EXERCISE AIM:
Tally the lines containing "limits" and report the number alone.
## START
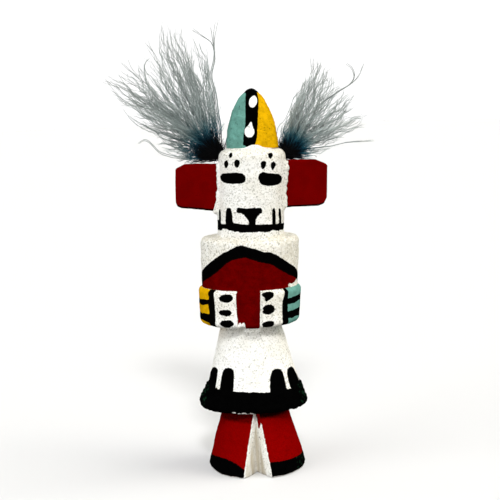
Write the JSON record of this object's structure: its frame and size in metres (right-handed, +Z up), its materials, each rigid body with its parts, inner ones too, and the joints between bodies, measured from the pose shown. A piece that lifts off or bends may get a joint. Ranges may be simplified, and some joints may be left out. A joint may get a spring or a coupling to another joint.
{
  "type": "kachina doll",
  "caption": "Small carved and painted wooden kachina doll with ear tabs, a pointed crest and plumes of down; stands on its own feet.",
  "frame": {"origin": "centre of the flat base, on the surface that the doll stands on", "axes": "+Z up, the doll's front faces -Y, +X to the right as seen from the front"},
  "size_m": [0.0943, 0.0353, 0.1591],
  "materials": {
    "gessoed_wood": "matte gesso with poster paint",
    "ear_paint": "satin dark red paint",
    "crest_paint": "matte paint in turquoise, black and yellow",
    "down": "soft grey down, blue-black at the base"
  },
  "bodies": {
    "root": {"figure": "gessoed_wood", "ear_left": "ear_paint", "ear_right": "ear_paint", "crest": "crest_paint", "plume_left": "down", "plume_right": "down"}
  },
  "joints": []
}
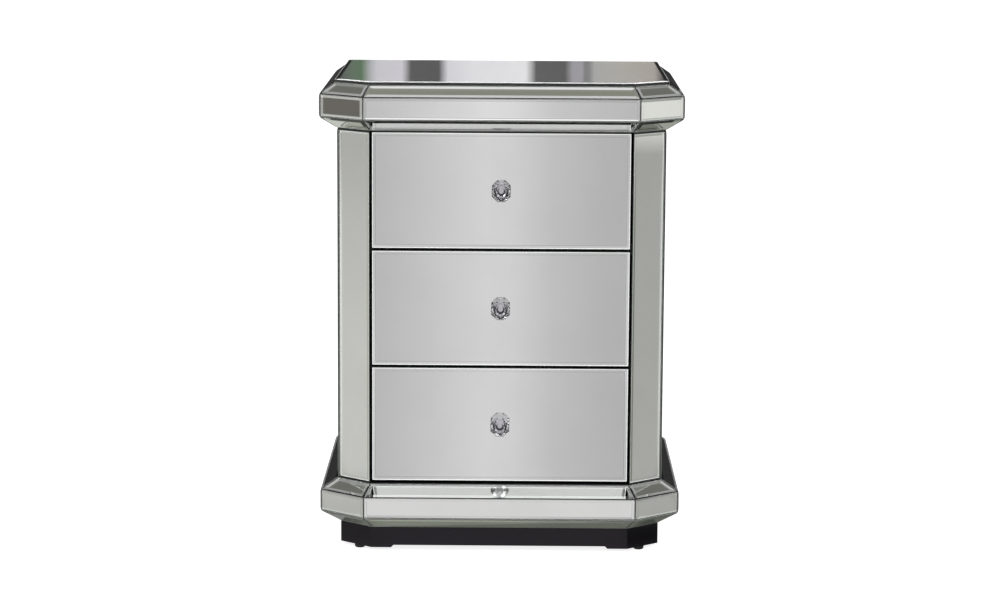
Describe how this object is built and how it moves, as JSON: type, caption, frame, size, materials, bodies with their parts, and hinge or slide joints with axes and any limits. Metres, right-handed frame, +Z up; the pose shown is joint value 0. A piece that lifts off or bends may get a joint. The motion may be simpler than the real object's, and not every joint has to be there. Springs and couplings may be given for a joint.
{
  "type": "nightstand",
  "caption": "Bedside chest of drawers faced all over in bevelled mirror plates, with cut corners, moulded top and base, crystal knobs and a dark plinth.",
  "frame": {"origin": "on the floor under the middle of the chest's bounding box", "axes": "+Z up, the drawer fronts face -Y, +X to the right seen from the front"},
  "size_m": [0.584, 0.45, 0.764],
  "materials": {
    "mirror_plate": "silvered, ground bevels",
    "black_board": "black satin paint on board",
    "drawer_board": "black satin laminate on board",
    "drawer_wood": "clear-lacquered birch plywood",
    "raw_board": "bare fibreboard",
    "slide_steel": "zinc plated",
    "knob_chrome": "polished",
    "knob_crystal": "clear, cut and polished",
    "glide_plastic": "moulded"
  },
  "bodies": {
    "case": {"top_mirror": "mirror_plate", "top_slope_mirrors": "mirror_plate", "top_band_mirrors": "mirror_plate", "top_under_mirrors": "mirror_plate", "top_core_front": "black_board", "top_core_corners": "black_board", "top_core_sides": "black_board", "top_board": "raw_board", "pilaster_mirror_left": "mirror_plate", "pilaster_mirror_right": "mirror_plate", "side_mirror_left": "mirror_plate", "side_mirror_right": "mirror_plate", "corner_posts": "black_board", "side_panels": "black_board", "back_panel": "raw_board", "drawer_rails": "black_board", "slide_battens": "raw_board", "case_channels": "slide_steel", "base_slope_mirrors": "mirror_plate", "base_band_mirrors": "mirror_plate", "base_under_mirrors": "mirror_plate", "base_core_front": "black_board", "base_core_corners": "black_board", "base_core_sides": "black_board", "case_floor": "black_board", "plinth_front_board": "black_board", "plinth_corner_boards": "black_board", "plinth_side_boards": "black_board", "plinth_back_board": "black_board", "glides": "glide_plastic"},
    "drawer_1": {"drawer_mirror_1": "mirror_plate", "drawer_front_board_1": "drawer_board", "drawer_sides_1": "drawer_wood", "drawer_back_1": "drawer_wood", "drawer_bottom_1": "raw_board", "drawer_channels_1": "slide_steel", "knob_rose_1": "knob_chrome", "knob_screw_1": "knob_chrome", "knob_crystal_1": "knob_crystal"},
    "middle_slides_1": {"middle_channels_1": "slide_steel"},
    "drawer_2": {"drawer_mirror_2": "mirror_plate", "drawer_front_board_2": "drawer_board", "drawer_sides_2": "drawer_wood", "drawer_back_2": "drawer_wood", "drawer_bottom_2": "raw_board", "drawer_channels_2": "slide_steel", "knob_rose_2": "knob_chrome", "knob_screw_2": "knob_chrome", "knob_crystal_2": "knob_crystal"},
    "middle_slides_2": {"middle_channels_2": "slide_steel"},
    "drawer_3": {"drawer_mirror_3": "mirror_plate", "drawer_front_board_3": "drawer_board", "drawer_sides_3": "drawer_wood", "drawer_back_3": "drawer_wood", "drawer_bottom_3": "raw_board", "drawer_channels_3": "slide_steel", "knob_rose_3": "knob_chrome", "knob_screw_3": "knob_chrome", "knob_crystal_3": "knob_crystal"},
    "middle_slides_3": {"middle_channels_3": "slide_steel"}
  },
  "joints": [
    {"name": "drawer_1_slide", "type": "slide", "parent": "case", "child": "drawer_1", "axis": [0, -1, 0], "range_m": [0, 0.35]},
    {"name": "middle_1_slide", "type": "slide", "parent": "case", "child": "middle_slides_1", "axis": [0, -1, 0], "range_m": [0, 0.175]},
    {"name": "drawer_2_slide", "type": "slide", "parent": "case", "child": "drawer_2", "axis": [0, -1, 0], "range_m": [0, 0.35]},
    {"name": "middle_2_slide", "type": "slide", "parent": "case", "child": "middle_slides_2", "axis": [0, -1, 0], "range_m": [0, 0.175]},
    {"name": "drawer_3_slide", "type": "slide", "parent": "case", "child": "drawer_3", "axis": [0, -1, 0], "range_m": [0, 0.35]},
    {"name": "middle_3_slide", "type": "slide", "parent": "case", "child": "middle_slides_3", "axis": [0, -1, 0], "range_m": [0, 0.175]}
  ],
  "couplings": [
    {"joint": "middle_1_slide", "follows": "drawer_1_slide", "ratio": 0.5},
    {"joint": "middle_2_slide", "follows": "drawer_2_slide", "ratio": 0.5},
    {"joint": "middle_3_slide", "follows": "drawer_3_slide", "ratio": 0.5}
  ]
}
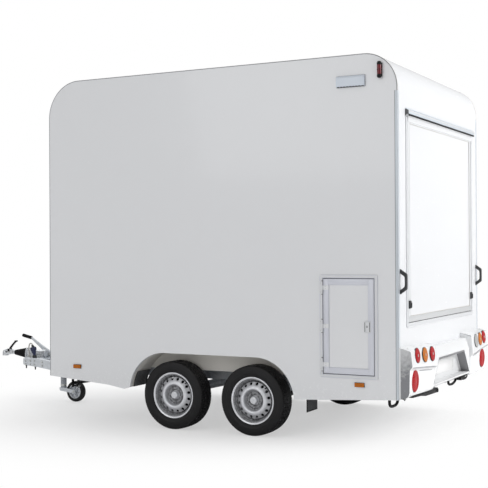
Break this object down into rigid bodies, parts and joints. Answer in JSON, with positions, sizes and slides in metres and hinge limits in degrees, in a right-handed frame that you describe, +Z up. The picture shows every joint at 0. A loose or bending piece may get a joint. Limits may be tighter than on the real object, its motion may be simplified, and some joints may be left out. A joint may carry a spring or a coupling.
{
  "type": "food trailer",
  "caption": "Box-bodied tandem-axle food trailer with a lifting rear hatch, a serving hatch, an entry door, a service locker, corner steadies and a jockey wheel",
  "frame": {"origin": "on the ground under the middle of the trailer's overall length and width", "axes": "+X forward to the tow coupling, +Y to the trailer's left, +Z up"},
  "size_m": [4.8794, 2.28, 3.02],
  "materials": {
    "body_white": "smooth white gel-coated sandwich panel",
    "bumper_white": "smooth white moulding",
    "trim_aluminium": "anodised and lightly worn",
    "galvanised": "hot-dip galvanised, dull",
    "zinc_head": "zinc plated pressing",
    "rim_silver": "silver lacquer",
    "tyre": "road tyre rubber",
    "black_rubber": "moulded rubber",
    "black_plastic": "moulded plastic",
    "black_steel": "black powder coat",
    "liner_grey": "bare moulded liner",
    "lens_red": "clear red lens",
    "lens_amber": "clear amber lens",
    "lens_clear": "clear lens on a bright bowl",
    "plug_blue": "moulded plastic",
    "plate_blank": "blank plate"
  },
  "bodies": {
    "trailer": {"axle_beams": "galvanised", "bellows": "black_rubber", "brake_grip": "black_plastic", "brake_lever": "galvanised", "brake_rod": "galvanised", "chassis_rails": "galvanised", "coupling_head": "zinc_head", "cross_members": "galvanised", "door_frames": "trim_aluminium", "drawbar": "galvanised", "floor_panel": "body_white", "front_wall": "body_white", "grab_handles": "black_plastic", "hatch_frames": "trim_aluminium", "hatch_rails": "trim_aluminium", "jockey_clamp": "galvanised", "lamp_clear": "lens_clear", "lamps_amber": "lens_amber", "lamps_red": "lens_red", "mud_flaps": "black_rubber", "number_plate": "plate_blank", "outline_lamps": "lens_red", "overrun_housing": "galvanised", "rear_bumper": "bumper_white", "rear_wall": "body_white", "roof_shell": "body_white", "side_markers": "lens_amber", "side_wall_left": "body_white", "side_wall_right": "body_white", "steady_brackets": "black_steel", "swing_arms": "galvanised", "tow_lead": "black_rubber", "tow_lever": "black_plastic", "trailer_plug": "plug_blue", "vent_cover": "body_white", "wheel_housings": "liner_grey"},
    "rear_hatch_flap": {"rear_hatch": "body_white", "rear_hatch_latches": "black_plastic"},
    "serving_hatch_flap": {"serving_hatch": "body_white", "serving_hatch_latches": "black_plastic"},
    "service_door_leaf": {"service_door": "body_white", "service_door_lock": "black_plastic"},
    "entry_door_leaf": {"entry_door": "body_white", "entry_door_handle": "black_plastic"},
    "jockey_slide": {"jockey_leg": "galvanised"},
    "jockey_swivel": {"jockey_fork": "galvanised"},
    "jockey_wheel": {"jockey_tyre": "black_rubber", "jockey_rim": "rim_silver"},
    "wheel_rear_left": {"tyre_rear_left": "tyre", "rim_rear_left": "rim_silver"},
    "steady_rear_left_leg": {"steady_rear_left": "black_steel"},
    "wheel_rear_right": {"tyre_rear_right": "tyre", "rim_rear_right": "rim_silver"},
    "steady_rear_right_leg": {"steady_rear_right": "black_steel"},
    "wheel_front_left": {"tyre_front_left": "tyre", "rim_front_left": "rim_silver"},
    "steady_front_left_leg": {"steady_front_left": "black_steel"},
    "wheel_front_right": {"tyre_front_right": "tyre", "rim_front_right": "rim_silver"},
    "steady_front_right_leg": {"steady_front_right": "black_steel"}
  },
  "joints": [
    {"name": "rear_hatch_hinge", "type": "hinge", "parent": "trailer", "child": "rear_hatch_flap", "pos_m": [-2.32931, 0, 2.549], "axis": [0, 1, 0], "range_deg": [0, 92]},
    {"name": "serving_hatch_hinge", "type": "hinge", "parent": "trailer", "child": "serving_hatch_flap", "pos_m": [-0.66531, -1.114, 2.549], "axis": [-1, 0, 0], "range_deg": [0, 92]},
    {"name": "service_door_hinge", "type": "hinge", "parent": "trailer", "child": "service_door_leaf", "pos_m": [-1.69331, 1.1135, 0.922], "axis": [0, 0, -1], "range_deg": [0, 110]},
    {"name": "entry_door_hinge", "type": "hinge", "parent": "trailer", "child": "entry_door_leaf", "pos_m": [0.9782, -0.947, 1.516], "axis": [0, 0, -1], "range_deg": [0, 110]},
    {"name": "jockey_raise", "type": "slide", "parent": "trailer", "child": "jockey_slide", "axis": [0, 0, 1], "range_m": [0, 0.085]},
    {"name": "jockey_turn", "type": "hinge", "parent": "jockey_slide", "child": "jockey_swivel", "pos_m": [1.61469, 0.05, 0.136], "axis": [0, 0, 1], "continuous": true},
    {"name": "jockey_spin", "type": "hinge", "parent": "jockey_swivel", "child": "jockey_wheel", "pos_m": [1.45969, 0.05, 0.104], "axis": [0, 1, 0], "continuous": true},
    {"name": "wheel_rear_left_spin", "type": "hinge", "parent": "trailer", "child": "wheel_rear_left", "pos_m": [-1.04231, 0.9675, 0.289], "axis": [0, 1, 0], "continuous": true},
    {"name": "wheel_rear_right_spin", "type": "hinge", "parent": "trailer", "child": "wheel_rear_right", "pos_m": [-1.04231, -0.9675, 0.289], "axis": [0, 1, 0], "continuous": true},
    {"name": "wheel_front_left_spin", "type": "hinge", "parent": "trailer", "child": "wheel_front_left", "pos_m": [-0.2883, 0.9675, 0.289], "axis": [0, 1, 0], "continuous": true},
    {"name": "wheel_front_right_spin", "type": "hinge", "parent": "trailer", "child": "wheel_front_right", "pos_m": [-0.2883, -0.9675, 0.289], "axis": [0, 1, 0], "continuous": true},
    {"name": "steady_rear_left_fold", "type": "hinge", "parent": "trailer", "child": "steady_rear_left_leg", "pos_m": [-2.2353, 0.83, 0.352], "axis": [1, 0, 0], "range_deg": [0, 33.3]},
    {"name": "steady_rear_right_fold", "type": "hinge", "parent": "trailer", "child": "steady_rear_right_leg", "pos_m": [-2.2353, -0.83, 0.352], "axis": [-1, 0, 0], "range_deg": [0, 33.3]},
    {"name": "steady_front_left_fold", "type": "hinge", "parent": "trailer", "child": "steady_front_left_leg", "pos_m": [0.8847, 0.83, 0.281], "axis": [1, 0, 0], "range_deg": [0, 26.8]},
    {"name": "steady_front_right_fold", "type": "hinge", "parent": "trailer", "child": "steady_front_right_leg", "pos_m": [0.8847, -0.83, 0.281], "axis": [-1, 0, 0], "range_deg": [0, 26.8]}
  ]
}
## END
RESPONSE TO THIS TASK:
2